Indiana voucher plan could take 1/3 of school funding boost

Indiana House Speaker Todd Huston speaks with reporters on Thursday, Feb. 4, 2021, at the Indiana Government Center in Indianapolis. Huston and other Republican leaders are supporting a proposal moving quickly through the Legislature to shield businesses and others from lawsuits by people blaming them for contracting COVID-19.

INDIANAPOLIS — More than one-third of the proposed state funding hike for Indiana schools could go toward the state’s private school voucher program under a Republican-backed plan that could boost the program’s cost by nearly 50% over the next two years.

The estimated $144 million cost for the voucher expansion and a new program allowing parents to directly spend state money on their child’s education expenses is included in legislative budget projections — but is more than double what House Republicans discussed in releasing their state budget plan last week.

Republicans tout their proposal as giving parents more choices over how to educate their children, while Democrats and other opponents argue that it further drains funding from traditional school districts while they are struggling to find ways to boost the state’s lagging teacher pay.

Overall, House Republicans propose increasing the base funding for K-12 schools by 1.25% during the first year and 2.5% in the second year of the new budget that would start in July. That would mean about $378 million more for total school funding over the two years — with about $200 million going to traditional public schools that have about 1 million students.

"Lawmakers are prioritizing expanding school choice that benefits a small percentage of students in Indiana, and it's at the detriment of adequate funding for public education,” said Terry Spradlin, the Indiana School Boards Association's executive director.

Three former state education superintendents have additionally spoken out against expansion plans which they say divert “adequate and equitable funding" away from public schools and open the door to “unacceptable practices.”

The private school voucher changes approved by the House this week would raise income eligibility for a family of four from the current roughly $96,000 a year to about $145,000 in 2022. It also would allow all those students to receive the full voucher amount, rather than the current tiered system that limits full vouchers to such families with incomes of about $48,000.

Those changes are projected to boost voucher program participation by some 12,000 students, or 34%, over the next two years after the enrollment has remained steady around 35,000 the past four years, according to state education department reports.

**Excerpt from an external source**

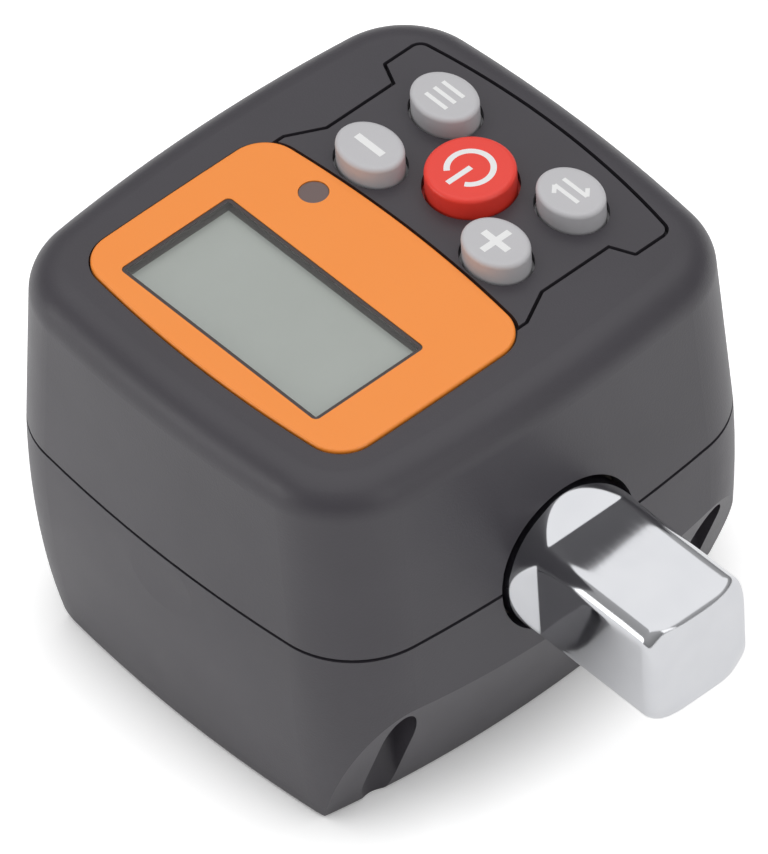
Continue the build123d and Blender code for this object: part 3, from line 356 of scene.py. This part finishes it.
ring_radius = 2.3
ring_steps = 40
ring_start, ring_sweep = 214, 292
power_width, bold_width, plus_width, fine_width = 0.62, 0.78, 0.76, 0.45
ring_turns = [radians(ring_start + i * ring_sweep / ring_steps) for i in range(ring_steps + 1)]
print_mark("power_mark", "power_button", [
    ([(ring_radius * sin(a), ring_radius * cos(a)) for a in ring_turns], power_width),
    ([(0, -3.0), (0, 0.1)], power_width),
])
print_mark("minus_mark", "minus_button", [([(-1.9, 0), (1.9, 0)], bold_width)])
print_mark("plus_mark", "plus_button", [
    ([(-1.8, 0), (1.8, 0)], plus_width), ([(0, -1.8), (0, 1.8)], plus_width),
])
print_mark("mode_mark", "mode_button", [([(-1.53, y), (1.53, y)], fine_width) for y in (-1.13, 0, 1.13)])
print_mark("unit_mark", "unit_button", [
    ([(-1.71, 0.59), (1.71, 0.59)], fine_width), ([(0.9, 1.4), (1.71, 0.59)], fine_width),
    ([(-1.71, -0.59), (1.71, -0.59)], fine_width), ([(-0.9, -1.4), (-1.71, -0.59)], fine_width),
])

# Key mat: one moulding of white silicone with a dome under each key.
# It lies loose on the board and is held by the panel above it.
dress(finish("white_silicone", "#dededc", "#e6e6e4", 0.6, 0.0004, 0.00001), "key_mat")

# Main board: glass fibre laminate under green solder mask, with copper tracks that
# show through as lighter lines. It hangs from the upper shell by four screws.
mask, tree, place = start("green_solder_mask")
tracks = add(tree, "ShaderNodeTexBrick", {"Vector": place, "Scale": 400.0, "Mortar Size": 0.06,
                                          "Color1": linear("#1c5431"), "Color2": linear("#205c36"),
                                          "Mortar": linear("#3c8a55"), "Brick Width": 1.1,
                                          "Row Height": 0.42}).outputs["Color"]
end(tree, skin(tree, place, tracks, 0.34, 0.0006, 0.000004))
dress(mask, "main_board")

# Chips and buzzer: black moulded epoxy and a black can, soldered under the board.
# The chips' tinned leads bend up to it in rows.
def settle(piece, modifier):
    """Keeps what a modifier makes as the piece's plain mesh."""
    solved = bpy.context.evaluated_depsgraph_get()
    piece.data = bpy.data.meshes.new_from_object(piece.evaluated_get(solved))
    piece.modifiers.remove(modifier)


lead_width, lead_gauge = 0.0003, 0.00015
lead_stand = 0.0005
dress(finish("black_moulded_epoxy", "#191919", "#222224", 0.55, 0.0002, 0.00001), "control_chip",
      "gauge_amplifier", "buzzer")
tinned = finish("tinned_copper", "#c4c5c4", "#d3d4d3", 0.3, 0.0002, 0.000004, 1.0)
leads = bpy.data.node_groups.new("chip_leads", "GeometryNodeTree")
for name, kind in (("Sides", "Int"), ("Leads", "Int"), ("Pitch", "Float"), ("Reach", "Float"),
                   ("Place", "Vector"), ("Metal", "Material")):
    leads.interface.new_socket(name=name, in_out="INPUT", socket_type="NodeSocket" + kind)
leads.interface.new_socket(name="Geometry", in_out="OUTPUT", socket_type="NodeSocketGeometry")
given = add(leads, "NodeGroupInput").outputs
row_length = math(leads, "MULTIPLY", math(leads, "SUBTRACT", given["Leads"], 1.0), given["Pitch"])
first = add(leads, "ShaderNodeCombineXYZ", {"X": math(leads, "MULTIPLY", row_length, -0.5),
                                            "Y": given["Reach"]})
step = add(leads, "ShaderNodeCombineXYZ", {"X": given["Pitch"]})
row = add(leads, "GeometryNodeMeshLine", {"Count": given["Leads"], "Start Location": first.outputs[0],
                                          "Offset": step.outputs[0]}, mode="OFFSET")
lead = add(leads, "GeometryNodeJoinGeometry")
# Foot on the board, riser beside the chip, shoulder into the chip
for size, shift in (((lead_width, 0.0008, lead_gauge), (0, 0, -lead_gauge / 2)),
                    ((lead_width, lead_gauge, 0.0007), (0, -0.0004, -0.0005)),
                    ((lead_width, 0.0003, lead_gauge), (0, -0.0005, -0.0008))):
    bar = add(leads, "GeometryNodeMeshCube", {"Size": size})
    set_bar = add(leads, "GeometryNodeTransform", {"Geometry": bar.outputs[0], "Translation": shift})
    leads.links.new(set_bar.outputs[0], lead.inputs[0])
side = add(leads, "GeometryNodeInstanceOnPoints", {"Points": row.outputs[0], "Instance": lead.outputs[0]})
turns = add(leads, "GeometryNodeMeshLine", {"Count": given["Sides"], "Offset": (0, 0, 0)}, mode="OFFSET")
share = math(leads, "DIVIDE", add(leads, "GeometryNodeInputIndex").outputs[0], given["Sides"])
twist = add(leads, "ShaderNodeCombineXYZ", {"Z": math(leads, "MULTIPLY", share, tau)})
ring = add(leads, "GeometryNodeInstanceOnPoints", {"Points": turns.outputs[0], "Instance": side.outputs[0],
                                                   "Rotation": twist.outputs[0]})
moved = add(leads, "GeometryNodeTransform", {"Geometry": ring.outputs[0], "Translation": given["Place"]})
solid = add(leads, "GeometryNodeRealizeInstances", {"Geometry": moved.outputs[0]})
painted = add(leads, "GeometryNodeSetMaterial", {"Geometry": solid.outputs[0], "Material": given["Metal"]})
add(leads, "NodeGroupOutput", {"Geometry": painted.outputs[0]})
for chip, sides, count, pitch in (("control_chip", 4, 8, 0.0008), ("gauge_amplifier", 2, 4, 0.00115)):
    low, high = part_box(chip)
    holder = build(chip + "_leads", bmesh.new())
    rule = holder.modifiers.new("leads", "NODES")
    rule.node_group = leads
    for name, value in (("Sides", sides), ("Leads", count), ("Pitch", pitch),
                        ("Reach", (high[1] - low[1]) / 2 + lead_stand),
                        ("Place", ((low[0] + high[0]) / 2, (low[1] + high[1]) / 2, high[2])),
                        ("Metal", tinned)):
        rule[leads.interface.items_tree[name].identifier] = value
    settle(holder, rule)
    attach(holder, "adapter")

# Screws: zinc plated steel with cross recesses. Four hang the board from the upper
# shell, and four long ones close the shells from the base.
dress(finish("zinc_plated_steel", "#a2a4a8", "#b3b4b4", 0.34, 0.0004, 0.000006, 1.0), "board_screws",
      "housing_screws")

# Drive shaft: alloy steel, turned and milled, then ground on its flats and plated with
# bright chrome. Faint grinding marks across the flats stretch what it mirrors.
chrome, tree, place = start("bright_chrome_plate")
drawn = add(tree, "ShaderNodeMapping", {"Vector": place, "Scale": (300.0, 2500.0, 2500.0)}).outputs[0]
scratch = add(tree, "ShaderNodeTexNoise", {"Vector": drawn, "Scale": 1.0, "Detail": 3.0}).outputs["Fac"]
wave = add(tree, "ShaderNodeTexNoise", {"Vector": place, "Scale": 240.0, "Detail": 1.0}).outputs["Fac"]
eased = add(tree, "ShaderNodeBevel", {"Radius": 0.0002})
uneven = add(tree, "ShaderNodeBump", {"Height": wave, "Strength": 0.08, "Distance": 0.00008,
                                      "Normal": eased.outputs[0]})
marked = add(tree, "ShaderNodeBump", {"Height": scratch, "Strength": 0.04, "Distance": 0.00002,
                                      "Normal": uneven.outputs[0]})
polish = add(tree, "ShaderNodeMapRange", {"Value": scratch, "To Min": 0.04, "To Max": 0.10})
end(tree, add(tree, "ShaderNodeBsdfPrincipled", {
    "Base Color": colours(tree, wave, "#c6c7cb", "#cfd0d3"), "Metallic": 1.0, "Roughness": polish.outputs[0],
    "Normal": marked.outputs[0]}))
dress(chrome, "drive_shaft")
# The male end is drawn again with the real one's softened edges and rounded tip. Each
# ring of points is the bar's circle, cut down to the four flats with eased corners.
tip_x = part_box("drive_shaft")[1][0]
bar_radius, flat_half, step_half = 0.0081, 0.00635, 0.00652
square_length, ramp_length, run_out = 0.01625, 0.00315, 0.0055
redrawn_length, round_length, ramp_margin = 0.0245, 0.003, 0.0004
tip_length, tip_drop, flat_drop = 0.0016, 0.0026, 0.0008
hole_radius, hole_depth = 0.00175, 0.004
overlap = 0.0005
ease = 60
columns = 288
fine_gap, fine_rings = 0.00015, 61
wide_gap, wide_rings = 0.0008, 8
tip_rings = 18
cut_x = tip_x - redrawn_length
step_x = tip_x - square_length
ramp_x = step_x - ramp_length
places = [cut_x, cut_x + round_length] + [ramp_x - ramp_margin + i * fine_gap for i in range(fine_rings)]
places += [places[-1] + i * wide_gap for i in range(1, wide_rings + 1)]
places += [tip_x - tip_length + tip_length * sin(i * tau / 4 / tip_rings) for i in range(tip_rings + 1)]
shape = bmesh.new()
rings = []
for x in places:
    ramp = bar_radius + (ramp_x - x) * (bar_radius - step_half) / (step_x - ramp_x)
    left = max(0.0, 1 - (x - step_x) / run_out)
    flat = ramp if x < step_x else flat_half + (step_half - flat_half) * left ** 2
    round_share = 1 - (1 - max(0.0, (x - tip_x + tip_length) / tip_length) ** 2) ** 0.5
    flat -= flat_drop * round_share
    circle = bar_radius - tip_drop * round_share
    ring = []
    for i in range(columns):
        a = i * tau / columns
        plane = flat / max(abs(cos(a)), abs(sin(a)))
        reach = (circle ** -ease + plane ** -ease) ** (-1 / ease)
        ring.append(shape.verts.new((x, reach * cos(a), reach * sin(a))))
    rings.append(ring)
for near, far in zip(rings, rings[1:]):
    for i in range(columns):
        j = (i + 1) % columns
        shape.faces.new((near[i], near[j], far[j], far[i])).smooth = True
shape.faces.new(rings[0])
shape.faces.new(rings[-1])
bmesh.ops.recalc_face_normals(shape, faces=shape.faces)
front = build("drive_end", shape)
# Blind hole for the detent ball, at the solid's place and size
ball_low, ball_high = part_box("detent_ball")
shape = bmesh.new()
bmesh.ops.create_cone(shape, cap_ends=True, segments=96, radius1=hole_radius, radius2=hole_radius,
                      depth=hole_depth,
                      matrix=Matrix.Translation(((ball_low[0] + ball_high[0]) / 2, 0, -flat_half)))
drill = build("drill", shape)
bore = front.modifiers.new("bore", "BOOLEAN")
bore.object = drill
bore.solver = "EXACT"
settle(front, bore)
bpy.data.objects.remove(drill)
# The solid's rear part, cut off behind the redrawn end
shape = bmesh.new()
shape.from_mesh(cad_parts["drive_shaft"].data)
bmesh.ops.bisect_plane(shape, geom=shape.verts[:] + shape.edges[:] + shape.faces[:], dist=1e-7,
                       plane_co=(cut_x + overlap, 0, 0), plane_no=(1, 0, 0), clear_outer=True)
shape.from_mesh(front.data)
bpy.data.objects.remove(front)
finished_shaft = build("finished_drive_shaft", shape, chrome)
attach(finished_shaft, "adapter")
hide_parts("drive_shaft")

# Front bush: sintered bronze, dark with the oil that its pores hold.
# It is pressed between the shells and the journal turns in it.
dress(finish("oil_filled_sintered_bronze", "#2e2720", "#3d342a", 0.55, 0.0003, 0.00003, 0.4), "front_bush")

# Detent: a polished bearing ball pushed out by a coil of drawn spring wire, held in its
# blind hole by the rolled rim of the flat.
dress(finish("polished_bearing_steel", "#c4c5c8", "#cecfd1", 0.12, 0.0008, 0.000003, 1.0), "detent_ball")
dress(finish("drawn_spring_wire", "#8f9092", "#a5a6a8", 0.3, 0.0002, 0.000006, 1.0), "detent_spring")

# Strain gauges: amber polyimide film with an etched foil grid, glued to two flats of
# the shaft's thin middle. The grid runs at 45 degrees, where a twist stretches it most.
foil, tree, place = start("polyimide_with_foil_grid")
slant = add(tree, "ShaderNodeMapping", {"Vector": place, "Rotation": (0.0, 0.0, radians(45))}).outputs[0]
lines = add(tree, "ShaderNodeTexWave", {"Vector": slant, "Scale": 700.0}).outputs["Fac"]
on_grid = math(tree, "GREATER_THAN", lines, 0.55)
end(tree, skin(tree, place, colours(tree, on_grid, "#c07f2c", "#a9a6a0"), 0.3, 0.0005, 0.000004))
dress(foil, "strain_gauges")

# Leads: stranded wire in silicone sleeves, soldered from the gauges and from the cell
# contacts to the board. The cells' two are red and black, and the gauges' four black.
sleeve, tree, place = start("silicone_wire_sleeve")
along = add(tree, "ShaderNodeSeparateXYZ", {0: place}).outputs[0]
black = math(tree, "GREATER_THAN", along, housing_middle.x)
end(tree, skin(tree, place, colours(tree, black, "#a81f22", "#1d1d1f"), 0.5, 0.0003, 0.00001))
dress(sleeve, "gauge_leads", "battery_leads")

# Cells: two AAA cells laid in the bay between the contacts. A printed jacket in plain
# dark grey with a lighter band is shrunk over each steel can and leaves its ends bare.
bare_end, band_start, band_end = 0.0018, 0.028, 0.004
for cell in ("left_cell", "right_cell"):
    low, high = [Vector(corner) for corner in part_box(cell)]
    jacket, tree, place = start(cell + "_jacket")
    rim = Vector((-past_faces, bare_end, -past_faces))
    wrapped = within(tree, place, low + rim, high - rim)
    band_low = low + Vector((-past_faces, band_start, -past_faces))
    band_high = high - Vector((-past_faces, band_end, -past_faces))
    banded = within(tree, place, band_low, band_high)
    print_tint = add(tree, "ShaderNodeTexNoise", {"Vector": place, "Scale": 200.0}).outputs["Fac"]
    grey = colours(tree, print_tint, "#2a2d33", "#30333a")
    cover = skin(tree, place, colours(tree, banded, grey, "#8e959e"), 0.32, 0.0008, 0.000004)
    can = skin(tree, place, colours(tree, print_tint, "#b9bab8", "#c8c9c7"), 0.28, 0.0004, 0.000006, 1.0)
    end(tree, add(tree, "ShaderNodeMixShader", {0: wrapped, 1: can.outputs[0], 2: cover.outputs[0]}))
    dress(jacket, cell)

# Cell contacts: nickel plated spring steel, stamped and coiled, pushed into slots of
# the bay. Their tabs stand through its roof for the leads.
dress(finish("nickel_plated_steel", "#b8b7b0", "#c6c5bf", 0.26, 0.0004, 0.000005, 1.0), "bridge_contact",
      "negative_contact", "positive_contact")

The program’s cost would go from about $174 million this school year to $256 million in two years.

The Republican mantra has been that “money follows the child” and that the state should “fund students, not school systems.”

“The one thing that we’ve heard loud and clear from our constituents and many others is that families need choices, the pandemic has highlighted that, to find the right place for their kids to have the best academic experience and that’s what this budget focuses on,” Republican House Speaker Todd Huston said.

The voucher expansion isn't likely to induce a “mass exodus” of students from public schools, said Betsy Wiley, president of Institute for Quality Education, an advocacy group that backs Indiana’s charter school and private school voucher programs. But after five to 10 years of voucher expansion, Wiley's confident that “increasing numbers of Hoosier families, currently trapped in an educational model that isn’t ideal for their children,” will use the opportunity to move schools.

Republican Gov. Eric Holcomb hasn’t fully embraced the voucher program expansion. In his State of the State speech last month, he said more school options “shouldn’t come at the expense of the public school system, which educates 90% of Hoosier children.”

Holcomb said Wednesday he supported school choice options and suggested a voucher expansion could happen as part of an overall school funding increase.

“We can do a couple things at the same time and meet parents where their demand is,” Holcomb said.